Fostino Kathebwe, who is from the same village, echoed the sentiments.

“We are among the most unfortunate people in Malawi because we depend on one well; hundreds of community members fetching water from this one, open source. Needless to say the water is bad; it is so bad that one cannot differentiate water that has been contaminated with soap and other materials after being used for washing clothes and other items from water that has not been contaminated with such things.

“Now tell me, how different are we from animals?” he queried.

Other reports suggest that families are breaking down as some husbands accuse wives of having secret lovers due to long hours they take at the well.

Meanwhile, health rights activist Maziko Matemba has said it is regrettable that access to clean water remains a challenge in the country.

Matemba said when the government established the Ministry of Water and Sanitation, they had hope that challenges like these would be addressed.

“But looking at reports emanating from some areas in Phalombe, Thyolo and Blantyre Rural, it is clear that there is a lot of work that has to be done.

“We, as advocates, are demanding that the ministry should do the needful because it doesn’t make sense for community members to be drawing water from unsafe sources all their life. Surely, the right to safe water has to be realised in communities,” Matemba said.

MATEMBA—The right to safe water has to be realised

According to Matemba, unsafe sources of water can serve as fertile grounds for waterborne diseases such as cholera.

“As you know, we have been having cholera outbreaks in the last few years and we were wondering about its source. Looking at the current situation, it is clear that lack of clean water is among the causes,” he said.

In this year’s budget, the government increased the water budget to assist people access clean water.

Responding to the issue, Water Development and Sanitation Minister Abida Mia said she was aware that several people in the country, including in areas such as Blantyre, Phalombe and Thyolo, are facing challenges to access potable water.

She said the ministry is doing its best to address the problem.

“My ministry is implementing the Solar Powered Groundwater Development Pilot Project and the Groundwater Extraction for Rural Piped Water Development Programme, both financed by the Malawi Government. These projects are targeted at reaching rural areas and other places where water boards are not servicing [people].

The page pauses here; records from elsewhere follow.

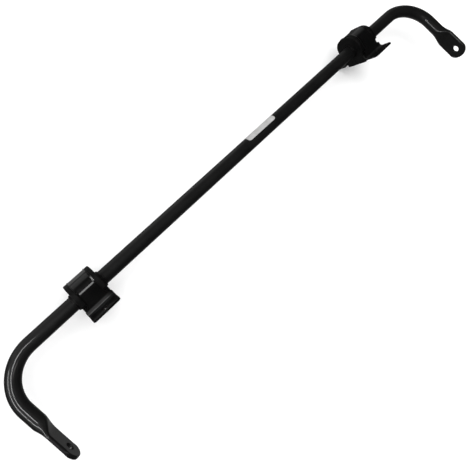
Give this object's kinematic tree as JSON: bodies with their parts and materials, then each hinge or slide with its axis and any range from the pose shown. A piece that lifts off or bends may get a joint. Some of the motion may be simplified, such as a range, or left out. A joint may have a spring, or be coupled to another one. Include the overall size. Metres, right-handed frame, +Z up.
{
  "type": "sway bar",
  "caption": "Tubular sway bar with flattened, drilled link ends, rubber saddle bushings and pressed steel brackets that bolt it to a subframe.",
  "frame": {"origin": "on the bar's axis, half way along its straight section", "axes": "+Y along the straight section towards the right-hand end, +X the way both arms point, +Z up, square to the plane of the arms"},
  "size_m": [0.1956, 1.0558, 0.0994],
  "materials": {
    "bar_paint": "semi-gloss black powder coat",
    "bracket_paint": "gloss black paint over pressed steel",
    "rubber": "moulded black rubber",
    "label": "blank light grey film sticker"
  },
  "bodies": {
    "bar": {"bar": "bar_paint", "label": "label"},
    "left_clamp": {"left_bushing": "rubber", "left_bracket": "bracket_paint"},
    "right_clamp": {"right_bushing": "rubber", "right_bracket": "bracket_paint"}
  },
  "joints": [
    {"name": "left_clamp_turn", "type": "hinge", "parent": "bar", "child": "left_clamp", "pos_m": [0, -0.346, 0], "axis": [0, 1, 0], "continuous": true},
    {"name": "right_clamp_turn", "type": "hinge", "parent": "bar", "child": "right_clamp", "pos_m": [0, 0.346, 0], "axis": [0, 1, 0], "continuous": true}
  ]
}
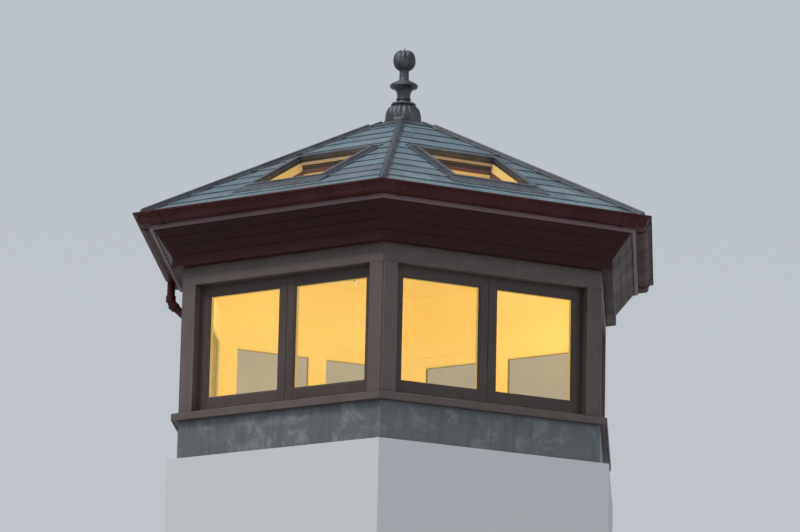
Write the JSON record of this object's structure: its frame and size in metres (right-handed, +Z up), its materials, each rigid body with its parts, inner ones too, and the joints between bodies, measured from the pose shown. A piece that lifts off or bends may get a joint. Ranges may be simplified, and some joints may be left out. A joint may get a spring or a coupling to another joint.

“These targeted areas include Blantyre Rural. Efforts are also underway to mobilise financing for extending the Southern Region Water Board service area to reach more people in Thyolo and Phalombe,” Mia said.

She added that they are accelerating efforts, citing the implementation of water and sanitation projects across the country.

The minister said in the Northern Region, for example, they are implementing the Karonga Water and Sanitation Project.

She added that they have just finalised work on the Nkhata Bay Water and Sanitation Project.

“In the Southern Region, we are implementing the Malawi Water and Sanitation Project. This one will improve access to safe water and [lead to] improved sanitation in the City of Blantyre. In Mangochi, we recently finalised a project which is now allowing access to safe water by residents in lakeshore areas,” Mia said.

She said the Government of Malawi, noting the dependency of the economy on water resources and its impact on poverty reduction, considers the conservation, management, development and utilisation of water resources as one of its priorities.

United Nations Sustainable Development Goal number 6 ensures access to water and sanitation for all by the year 2030.

Reports indicate that in rural areas, 37 percent of households spend 30 minutes or more fetching drinking water in comparison to 13 percent in urban areas.

But, as the saying goes, water is life.

As such, scarcity of the commodity is akin to the pronouncement of a death sentence on people who are far from giving up on life.